■ **Short problem**
Write each record again exactly as it stands.
* BEGIN Exercise inputs *
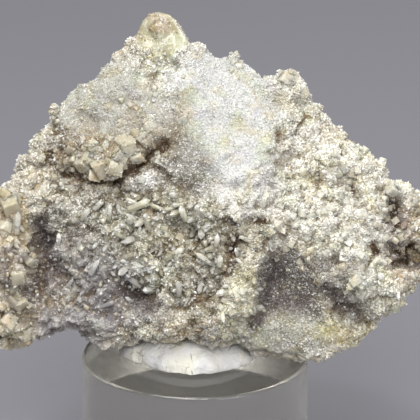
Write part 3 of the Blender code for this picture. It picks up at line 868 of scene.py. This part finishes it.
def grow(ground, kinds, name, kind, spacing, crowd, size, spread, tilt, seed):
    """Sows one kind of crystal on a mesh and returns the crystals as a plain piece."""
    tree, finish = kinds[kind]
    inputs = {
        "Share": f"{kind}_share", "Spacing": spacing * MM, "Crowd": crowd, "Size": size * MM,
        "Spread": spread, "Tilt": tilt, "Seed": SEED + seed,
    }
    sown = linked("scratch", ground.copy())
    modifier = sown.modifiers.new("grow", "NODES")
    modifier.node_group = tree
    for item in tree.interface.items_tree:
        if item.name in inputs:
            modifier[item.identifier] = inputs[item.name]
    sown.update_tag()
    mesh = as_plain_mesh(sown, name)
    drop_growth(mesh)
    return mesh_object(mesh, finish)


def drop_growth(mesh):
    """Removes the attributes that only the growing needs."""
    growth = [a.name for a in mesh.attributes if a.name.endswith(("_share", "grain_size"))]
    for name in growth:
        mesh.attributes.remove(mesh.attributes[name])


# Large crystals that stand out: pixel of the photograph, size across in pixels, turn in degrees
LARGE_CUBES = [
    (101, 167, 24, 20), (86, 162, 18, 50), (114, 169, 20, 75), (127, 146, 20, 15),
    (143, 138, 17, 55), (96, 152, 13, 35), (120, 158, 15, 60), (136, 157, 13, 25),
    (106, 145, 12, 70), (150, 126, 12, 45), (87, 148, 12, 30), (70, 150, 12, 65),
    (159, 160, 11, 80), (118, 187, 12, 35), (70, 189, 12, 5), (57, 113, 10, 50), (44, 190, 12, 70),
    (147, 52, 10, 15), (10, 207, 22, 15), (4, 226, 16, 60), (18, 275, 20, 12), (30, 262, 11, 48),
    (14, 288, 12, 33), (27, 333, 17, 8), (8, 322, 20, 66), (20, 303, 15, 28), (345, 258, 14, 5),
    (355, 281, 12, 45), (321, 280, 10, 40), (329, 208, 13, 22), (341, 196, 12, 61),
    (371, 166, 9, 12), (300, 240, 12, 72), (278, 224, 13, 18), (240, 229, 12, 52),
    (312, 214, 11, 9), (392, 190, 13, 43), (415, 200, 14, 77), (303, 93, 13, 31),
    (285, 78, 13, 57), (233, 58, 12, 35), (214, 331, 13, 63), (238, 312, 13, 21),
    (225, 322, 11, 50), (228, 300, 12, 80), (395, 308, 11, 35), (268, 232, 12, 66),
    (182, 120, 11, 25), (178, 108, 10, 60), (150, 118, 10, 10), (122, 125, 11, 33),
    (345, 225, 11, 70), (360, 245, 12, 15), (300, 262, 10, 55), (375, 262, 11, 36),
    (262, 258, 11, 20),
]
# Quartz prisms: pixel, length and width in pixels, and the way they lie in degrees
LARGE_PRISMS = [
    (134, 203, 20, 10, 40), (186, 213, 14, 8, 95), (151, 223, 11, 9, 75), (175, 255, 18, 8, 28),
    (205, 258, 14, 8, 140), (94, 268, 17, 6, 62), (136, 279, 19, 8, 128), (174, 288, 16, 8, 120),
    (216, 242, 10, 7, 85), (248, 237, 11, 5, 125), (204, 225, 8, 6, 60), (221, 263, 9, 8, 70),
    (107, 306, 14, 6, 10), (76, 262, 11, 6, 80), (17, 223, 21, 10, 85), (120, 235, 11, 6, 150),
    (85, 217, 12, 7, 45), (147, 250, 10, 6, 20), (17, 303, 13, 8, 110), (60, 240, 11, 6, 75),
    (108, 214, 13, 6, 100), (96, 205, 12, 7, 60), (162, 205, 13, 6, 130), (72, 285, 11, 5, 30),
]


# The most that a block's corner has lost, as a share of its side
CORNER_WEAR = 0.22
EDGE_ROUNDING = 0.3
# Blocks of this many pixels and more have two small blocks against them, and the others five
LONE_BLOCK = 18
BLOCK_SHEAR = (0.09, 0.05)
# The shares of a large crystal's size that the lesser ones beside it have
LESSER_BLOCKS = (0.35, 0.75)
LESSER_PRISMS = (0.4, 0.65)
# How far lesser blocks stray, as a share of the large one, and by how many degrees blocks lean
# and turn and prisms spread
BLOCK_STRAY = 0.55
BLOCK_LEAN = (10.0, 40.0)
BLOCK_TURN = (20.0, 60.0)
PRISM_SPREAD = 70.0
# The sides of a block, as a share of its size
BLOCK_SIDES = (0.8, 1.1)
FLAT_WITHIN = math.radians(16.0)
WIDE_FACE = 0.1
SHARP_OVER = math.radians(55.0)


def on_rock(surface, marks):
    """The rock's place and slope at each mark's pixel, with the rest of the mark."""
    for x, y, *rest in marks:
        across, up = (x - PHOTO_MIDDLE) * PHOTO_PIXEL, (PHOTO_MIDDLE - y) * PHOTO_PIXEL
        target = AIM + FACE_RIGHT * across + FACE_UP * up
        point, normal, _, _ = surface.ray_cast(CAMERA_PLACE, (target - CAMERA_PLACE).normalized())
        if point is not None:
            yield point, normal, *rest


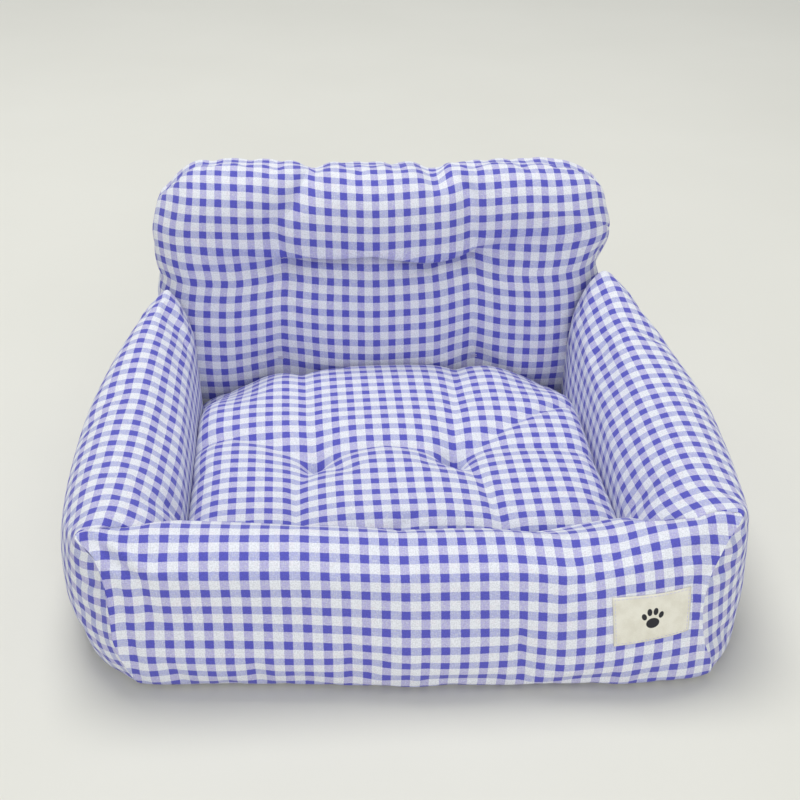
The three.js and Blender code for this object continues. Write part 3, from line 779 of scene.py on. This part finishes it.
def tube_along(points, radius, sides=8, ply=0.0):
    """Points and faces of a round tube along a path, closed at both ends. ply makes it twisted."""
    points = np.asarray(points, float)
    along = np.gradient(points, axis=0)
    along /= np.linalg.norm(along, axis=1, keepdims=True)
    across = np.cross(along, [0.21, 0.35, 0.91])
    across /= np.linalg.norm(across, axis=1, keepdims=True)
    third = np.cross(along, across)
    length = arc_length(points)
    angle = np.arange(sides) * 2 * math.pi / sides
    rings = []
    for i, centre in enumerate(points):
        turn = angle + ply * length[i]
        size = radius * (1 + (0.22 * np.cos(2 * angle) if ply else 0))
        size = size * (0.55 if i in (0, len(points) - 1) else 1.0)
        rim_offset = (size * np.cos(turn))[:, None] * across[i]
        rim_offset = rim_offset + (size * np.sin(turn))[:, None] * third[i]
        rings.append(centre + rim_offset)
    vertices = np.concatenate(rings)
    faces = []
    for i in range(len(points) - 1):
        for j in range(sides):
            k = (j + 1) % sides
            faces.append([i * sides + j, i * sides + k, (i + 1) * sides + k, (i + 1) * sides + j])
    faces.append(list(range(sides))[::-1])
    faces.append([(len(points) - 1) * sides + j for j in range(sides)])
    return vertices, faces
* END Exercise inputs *
■ **Exercise result**
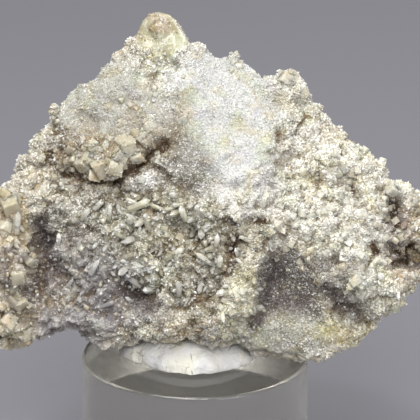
Write part 3 of the Blender code for this picture. It picks up at line 868 of scene.py. This part finishes it.
def grow(ground, kinds, name, kind, spacing, crowd, size, spread, tilt, seed):
    """Sows one kind of crystal on a mesh and returns the crystals as a plain piece."""
    tree, finish = kinds[kind]
    inputs = {
        "Share": f"{kind}_share", "Spacing": spacing * MM, "Crowd": crowd, "Size": size * MM,
        "Spread": spread, "Tilt": tilt, "Seed": SEED + seed,
    }
    sown = linked("scratch", ground.copy())
    modifier = sown.modifiers.new("grow", "NODES")
    modifier.node_group = tree
    for item in tree.interface.items_tree:
        if item.name in inputs:
            modifier[item.identifier] = inputs[item.name]
    sown.update_tag()
    mesh = as_plain_mesh(sown, name)
    drop_growth(mesh)
    return mesh_object(mesh, finish)


def drop_growth(mesh):
    """Removes the attributes that only the growing needs."""
    growth = [a.name for a in mesh.attributes if a.name.endswith(("_share", "grain_size"))]
    for name in growth:
        mesh.attributes.remove(mesh.attributes[name])


# Large crystals that stand out: pixel of the photograph, size across in pixels, turn in degrees
LARGE_CUBES = [
    (101, 167, 24, 20), (86, 162, 18, 50), (114, 169, 20, 75), (127, 146, 20, 15),
    (143, 138, 17, 55), (96, 152, 13, 35), (120, 158, 15, 60), (136, 157, 13, 25),
    (106, 145, 12, 70), (150, 126, 12, 45), (87, 148, 12, 30), (70, 150, 12, 65),
    (159, 160, 11, 80), (118, 187, 12, 35), (70, 189, 12, 5), (57, 113, 10, 50), (44, 190, 12, 70),
    (147, 52, 10, 15), (10, 207, 22, 15), (4, 226, 16, 60), (18, 275, 20, 12), (30, 262, 11, 48),
    (14, 288, 12, 33), (27, 333, 17, 8), (8, 322, 20, 66), (20, 303, 15, 28), (345, 258, 14, 5),
    (355, 281, 12, 45), (321, 280, 10, 40), (329, 208, 13, 22), (341, 196, 12, 61),
    (371, 166, 9, 12), (300, 240, 12, 72), (278, 224, 13, 18), (240, 229, 12, 52),
    (312, 214, 11, 9), (392, 190, 13, 43), (415, 200, 14, 77), (303, 93, 13, 31),
    (285, 78, 13, 57), (233, 58, 12, 35), (214, 331, 13, 63), (238, 312, 13, 21),
    (225, 322, 11, 50), (228, 300, 12, 80), (395, 308, 11, 35), (268, 232, 12, 66),
    (182, 120, 11, 25), (178, 108, 10, 60), (150, 118, 10, 10), (122, 125, 11, 33),
    (345, 225, 11, 70), (360, 245, 12, 15), (300, 262, 10, 55), (375, 262, 11, 36),
    (262, 258, 11, 20),
]
# Quartz prisms: pixel, length and width in pixels, and the way they lie in degrees
LARGE_PRISMS = [
    (134, 203, 20, 10, 40), (186, 213, 14, 8, 95), (151, 223, 11, 9, 75), (175, 255, 18, 8, 28),
    (205, 258, 14, 8, 140), (94, 268, 17, 6, 62), (136, 279, 19, 8, 128), (174, 288, 16, 8, 120),
    (216, 242, 10, 7, 85), (248, 237, 11, 5, 125), (204, 225, 8, 6, 60), (221, 263, 9, 8, 70),
    (107, 306, 14, 6, 10), (76, 262, 11, 6, 80), (17, 223, 21, 10, 85), (120, 235, 11, 6, 150),
    (85, 217, 12, 7, 45), (147, 250, 10, 6, 20), (17, 303, 13, 8, 110), (60, 240, 11, 6, 75),
    (108, 214, 13, 6, 100), (96, 205, 12, 7, 60), (162, 205, 13, 6, 130), (72, 285, 11, 5, 30),
]


# The most that a block's corner has lost, as a share of its side
CORNER_WEAR = 0.22
EDGE_ROUNDING = 0.3
# Blocks of this many pixels and more have two small blocks against them, and the others five
LONE_BLOCK = 18
BLOCK_SHEAR = (0.09, 0.05)
# The shares of a large crystal's size that the lesser ones beside it have
LESSER_BLOCKS = (0.35, 0.75)
LESSER_PRISMS = (0.4, 0.65)
# How far lesser blocks stray, as a share of the large one, and by how many degrees blocks lean
# and turn and prisms spread
BLOCK_STRAY = 0.55
BLOCK_LEAN = (10.0, 40.0)
BLOCK_TURN = (20.0, 60.0)
PRISM_SPREAD = 70.0
# The sides of a block, as a share of its size
BLOCK_SIDES = (0.8, 1.1)
FLAT_WITHIN = math.radians(16.0)
WIDE_FACE = 0.1
SHARP_OVER = math.radians(55.0)


def on_rock(surface, marks):
    """The rock's place and slope at each mark's pixel, with the rest of the mark."""
    for x, y, *rest in marks:
        across, up = (x - PHOTO_MIDDLE) * PHOTO_PIXEL, (PHOTO_MIDDLE - y) * PHOTO_PIXEL
        target = AIM + FACE_RIGHT * across + FACE_UP * up
        point, normal, _, _ = surface.ray_cast(CAMERA_PLACE, (target - CAMERA_PLACE).normalized())
        if point is not None:
            yield point, normal, *rest


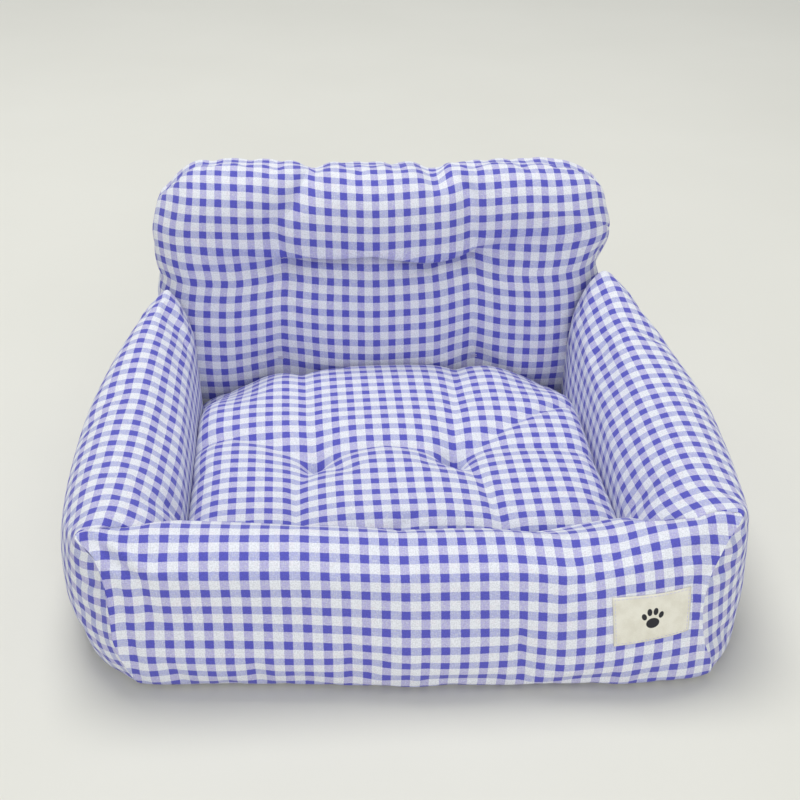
The three.js and Blender code for this object continues. Write part 3, from line 779 of scene.py on. This part finishes it.
def tube_along(points, radius, sides=8, ply=0.0):
    """Points and faces of a round tube along a path, closed at both ends. ply makes it twisted."""
    points = np.asarray(points, float)
    along = np.gradient(points, axis=0)
    along /= np.linalg.norm(along, axis=1, keepdims=True)
    across = np.cross(along, [0.21, 0.35, 0.91])
    across /= np.linalg.norm(across, axis=1, keepdims=True)
    third = np.cross(along, across)
    length = arc_length(points)
    angle = np.arange(sides) * 2 * math.pi / sides
    rings = []
    for i, centre in enumerate(points):
        turn = angle + ply * length[i]
        size = radius * (1 + (0.22 * np.cos(2 * angle) if ply else 0))
        size = size * (0.55 if i in (0, len(points) - 1) else 1.0)
        rim_offset = (size * np.cos(turn))[:, None] * across[i]
        rim_offset = rim_offset + (size * np.sin(turn))[:, None] * third[i]
        rings.append(centre + rim_offset)
    vertices = np.concatenate(rings)
    faces = []
    for i in range(len(points) - 1):
        for j in range(sides):
            k = (j + 1) % sides
            faces.append([i * sides + j, i * sides + k, (i + 1) * sides + k, (i + 1) * sides + j])
    faces.append(list(range(sides))[::-1])
    faces.append([(len(points) - 1) * sides + j for j in range(sides)])
    return vertices, faces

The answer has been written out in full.